One nice thing about the trackplan for this show was the use of a “wye” on the outer loop and track leads in both directions on the inner loop, enabling trains to be switched in and out of the yard on both loops in both directions without “hand of god” operations (except for those locomotives that can’t go backwards…). It was also visually interesting to have one of the main lines run behind the downtown instead of having both loops run side by side all around.

BayLUG Exhibit Closes with Record Crowds

We had some great publicity for the exhibit by the Bay Area LEGO Users Group at the Museum of American Heritage in Palo Alto, CA for the last few weekends. Lines at MoAH
There were television coverage by two different local stations, articles in the newspaper, and lots and lots of word-of-mouth advertising. We got several new members in the club and lots of people signing up for our club mailing lists or taking business cards home.

I was sick for most of the last two weekends, but did go on Sunday (the last day) and shot some video footage. However, a couple of other club members took photos of the crowds and sent them to me with permission to post online, so I have done so in a Flickr photoset. Please check that out by clicking the photo above, or view it as a slideshow. You can also view all my photos from this exhibit (or as a slideshow).

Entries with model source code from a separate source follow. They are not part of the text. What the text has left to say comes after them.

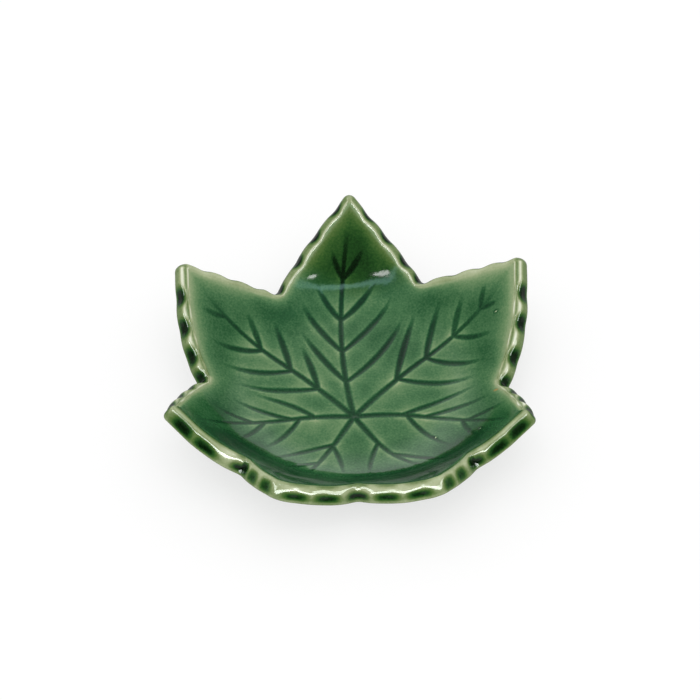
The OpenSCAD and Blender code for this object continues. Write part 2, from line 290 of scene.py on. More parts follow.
# Main veins: length, sideways bow and turn of the end. Side veins: where each leaves the
# main vein, where it ends along and across the lobe, and its bow. All as shares of the
# leaf's reach, widths and the gap between points in mm
leafVeins = {
    "main": [(0.87, -0.042, -0.01), (0.79, -0.028, 0), (0.63, -0.055, 0.03),
             (0.38, 0, -0.065), (0.38, 0, 0), (0.62, 0.035, -0.03), (0.79, 0.023, 0)],
    "side": [
        [(0.18, 0.455, -0.205, 0.03), (0.34, 0.6, -0.205, 0.035), (0.51, 0.675, -0.14, 0.03),
         (0.7, 0.803, -0.075, 0.03), (0.18, 0.52, 0.21, 0.07), (0.34, 0.615, 0.168, 0.04),
         (0.51, 0.69, 0.105, 0.03), (0.7, 0.812, 0.058, 0.03)],
        [(0.25, 0.555, -0.228, 0.015), (0.42, 0.655, -0.183, 0.025), (0.57, 0.72, -0.118, 0.03),
         (0.71, 0.79, -0.065, 0.04), (0.26, 0.49, 0.192, 0.07), (0.42, 0.56, 0.162, 0.07),
         (0.57, 0.665, 0.102, 0.07), (0.71, 0.765, 0.035, 0.05)],
        [(0.18, 0.45, -0.228, 0), (0.27, 0.52, -0.168, 0), (0.44, 0.59, -0.103, 0.02),
         (0.2, 0.41, 0.112, 0.045), (0.42, 0.51, 0.09, 0.06)],
        [(0.24, 0.46, -0.17, 0.03), (0.16, 0.29, 0.125, 0.05)],
        [(0.16, 0.38, 0.165, 0.02), (0.28, 0.41, 0.09, 0.05), (0.17, 0.29, -0.115, 0.05)],
        [(0.15, 0.37, 0.18, 0.05), (0.24, 0.46, 0.152, -0.02), (0.39, 0.53, 0.094, -0.03),
         (0.21, 0.385, -0.125, 0.05), (0.35, 0.485, -0.097, 0.04)],
        [(0.2, 0.405, 0.145, 0.02), (0.35, 0.565, 0.16, 0.015), (0.51, 0.665, 0.105, 0.02),
         (0.2, 0.46, -0.185, 0.045), (0.34, 0.55, -0.16, 0.04), (0.5, 0.65, -0.118, 0.06),
         (0.69, 0.76, -0.06, 0.05)]],
    "pointGap": 0.15,
    "mainWide": 2.7,
    "mainTaper": 0.36,
    "sideWide": 2.3,
    "sideShape": (0.86, 0.22, 1.1, 0.3),   # width at the start, belly, its place, taper
    "fullLobes": (0, 1, 6),
    "fuller": 0.2,
    "slimmest": 0.68,    # a short vein's width, and the points of one with its full width
    "fullPoints": 110,
    "topFade": 0.88,     # where a vein starts to fade, as a share of its length
    "mainFade": 0.8,
    "sideFade": 0.6,
    "fadePower": 1.5,
}


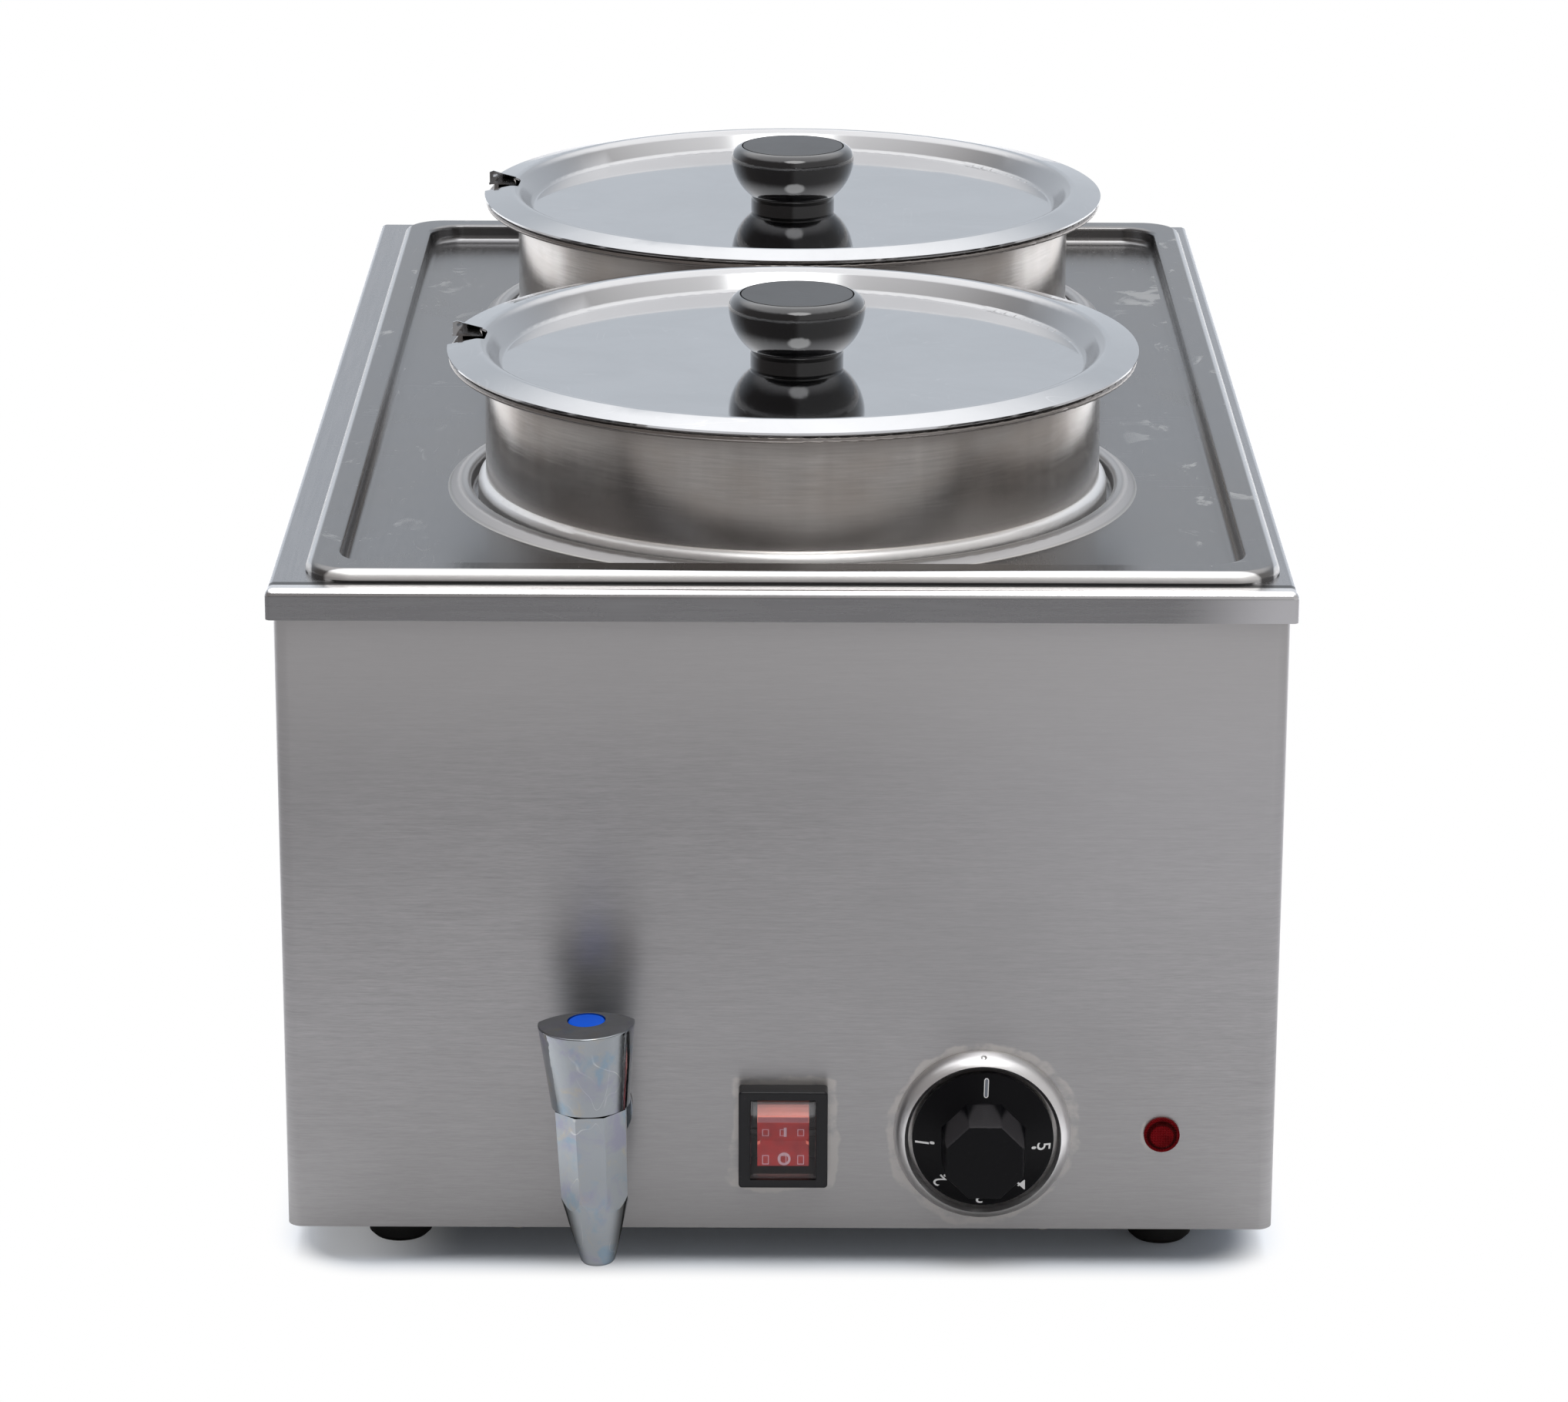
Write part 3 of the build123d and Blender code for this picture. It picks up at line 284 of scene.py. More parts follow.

Next year, we’re not sure if we’ll be able to have the exhibit at the museum! The room is just not big enough to accommodate that kind of crowd. However we’ve already started talking about alternatives that would scale better, so don’t worry… we’ll still have an exhibit. We’re also talking to another museum about having an exhibit this summer but haven’t announced any details yet.

The next public event by BayLUG is our meeting at MoAH on Saturday, February 21 (note: originally scheduled for Sunday the 22nd, but the date has been changed due to a schedule conflict). Hope to see you there!